We decided to check and see if anything has happened in the last two years to change this policy. We called the Denver administrative office at (303) 866-3437 and posed our question to determine the future of this policy. We were told that the State Parks Division has looked into this and “intends” to make some changes sometime in the future. The changes would be an ID pass for the motorhome and entrance pass for the toad.

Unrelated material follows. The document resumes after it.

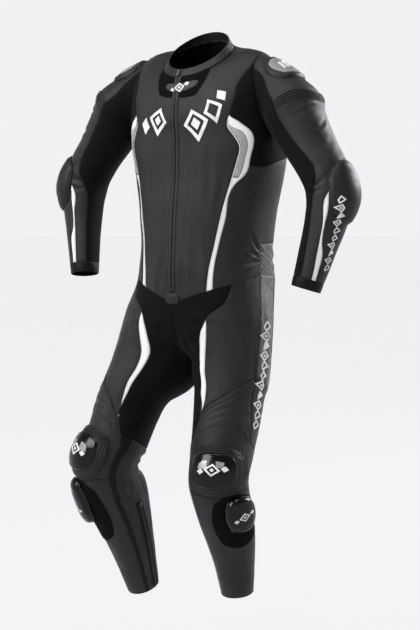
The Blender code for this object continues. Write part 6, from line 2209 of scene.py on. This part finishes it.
def prints(side: Side) -> list:
    """The printed motifs of one side."""
    chest = (0.066, 3.12, CHEST_LEFT) if side is Side.LEFT else (0.044, 3.05, CHEST_RIGHT)
    slider = moved(KNEE_SLIDER, SLIDER_MOVE[side])
    twist = SLEEVE_TWIST[side.value]
    place = (KNEE_INSERT.turn, KNEE_INSERT.level)
    return [
        Print("chest_motif", "torso", *chest),
        Print("shoulder_motif", "sleeve", float(curve(twist, 0.48)), 0.48, SHOULDER_MARKS, -8.0),
        Print("knee_patch", "leg", *place, PATCHES, finish=SILVER_PATCH, slot="gloss_plastic", height=0.0004),
        Print("knee_motif", "leg", *place, TRIO, 6.0, height=0.0009, slot="gloss_plastic"),
        Print("slider_motif", "leg", slider.turn, slider.level, scaled(TRIO, 0.74), slot="gloss_plastic"),
        PrintRow("forearm_row", "sleeve", (0.105, 5.20), (0.020, 7.25), 10, 21.0, 17.0, 2.6),
        PrintRow("thigh_row", "leg", (0.238, 1.00), (0.214, 4.20), 11, 38.0, 24.0, 3.6),
    ]


def main() -> None:
    """Builds the suit piece by piece, dresses it and sets up the studio."""
    logging.basicConfig(level=logging.INFO, format="%(message)s")
    torso = TorsoForm()
    collar = CollarForm(torso)
    drapes = {}
    sleeves = {side: SleeveForm(side, torso) for side in Side}
    legs = {side: LegForm(side, torso) for side in Side}
    for side in Side:
        forms = {"torso": torso, "sleeve": sleeves[side], "leg": legs[side]}
        drapes[side] = Drape(side, forms)
    Torso(torso).build(drapes)
    Collar(collar).build(drapes)
    FrontZip(torso, collar).build()
    NECK_BADGE.build(torso, None, drapes[Side.LEFT])
    ZIP_COVER.build(torso, None, drapes[Side.LEFT])
    marks = scaled(TRIO, 0.84)
    Print("badge_motif", "torso", NECK_BADGE.turn, NECK_BADGE.level, marks, -4.0).build(
        Side.LEFT, drapes[Side.LEFT])
    for side in Side:
        drape = drapes[side]
        Sleeve(sleeves[side]).build(drape)
        Leg(legs[side]).build(drape)
        Inlay().build(side, drape)
        CalfZip().build(side, drape)
        for cup in (SHOULDER_CUP, SHOULDER_INSERT, ELBOW_CUP):
            twist = float(curve(SLEEVE_TWIST[side.value], cup.level))
            moved(cup, (twist, 0.0)).build(sleeves[side], side, drape)
        for cup, move in ((KNEE_CUP, (0.0, 0.0)), (KNEE_INSERT, (0.0, 0.0)), (SLIDER_BASE, BASE_MOVE[side]),
                          (KNEE_SLIDER, SLIDER_MOVE[side])):
            moved(cup, move).build(legs[side], side, drape)
        for piece in prints(side):
            piece.build(side, drape)
    for name in ("zip_slider", "zip_pull"):
        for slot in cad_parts[name].material_slots:
            slot.material = GUNMETAL.material()
    Studio().build()


if __name__ == "__main__":
    main()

When pressed as to the timing of a new policy, we were told that it has to go before the state legislature and that it would not happen until next session, at the earliest. That would be fall of 2009 or nothing for this year’s season. The person went on to say that each park has its own manager and that if it was a real issue to plead ones case to the park manager for an exception. When asked if park managers have the authority to grant exception, the parks representative was very quick to back pedal and say, “I don’t want to speak for park managers, but they are managing their park…it’s worth asking, but if they are adhering strictly to the rules, any motorized vehicle does require a pass to be on the windshield. I’m just giving you the official word.”
With the state’s budget issues, as a result of the economy, I am not optimistic for a change in this revenue generator. On the other hand, these are challenging times for all of us and I would hope that groups like CTO (Colorado Tourism Office) would jump in and press the need to have “happy customers” when the competition for the tourism dollar has just gone way up.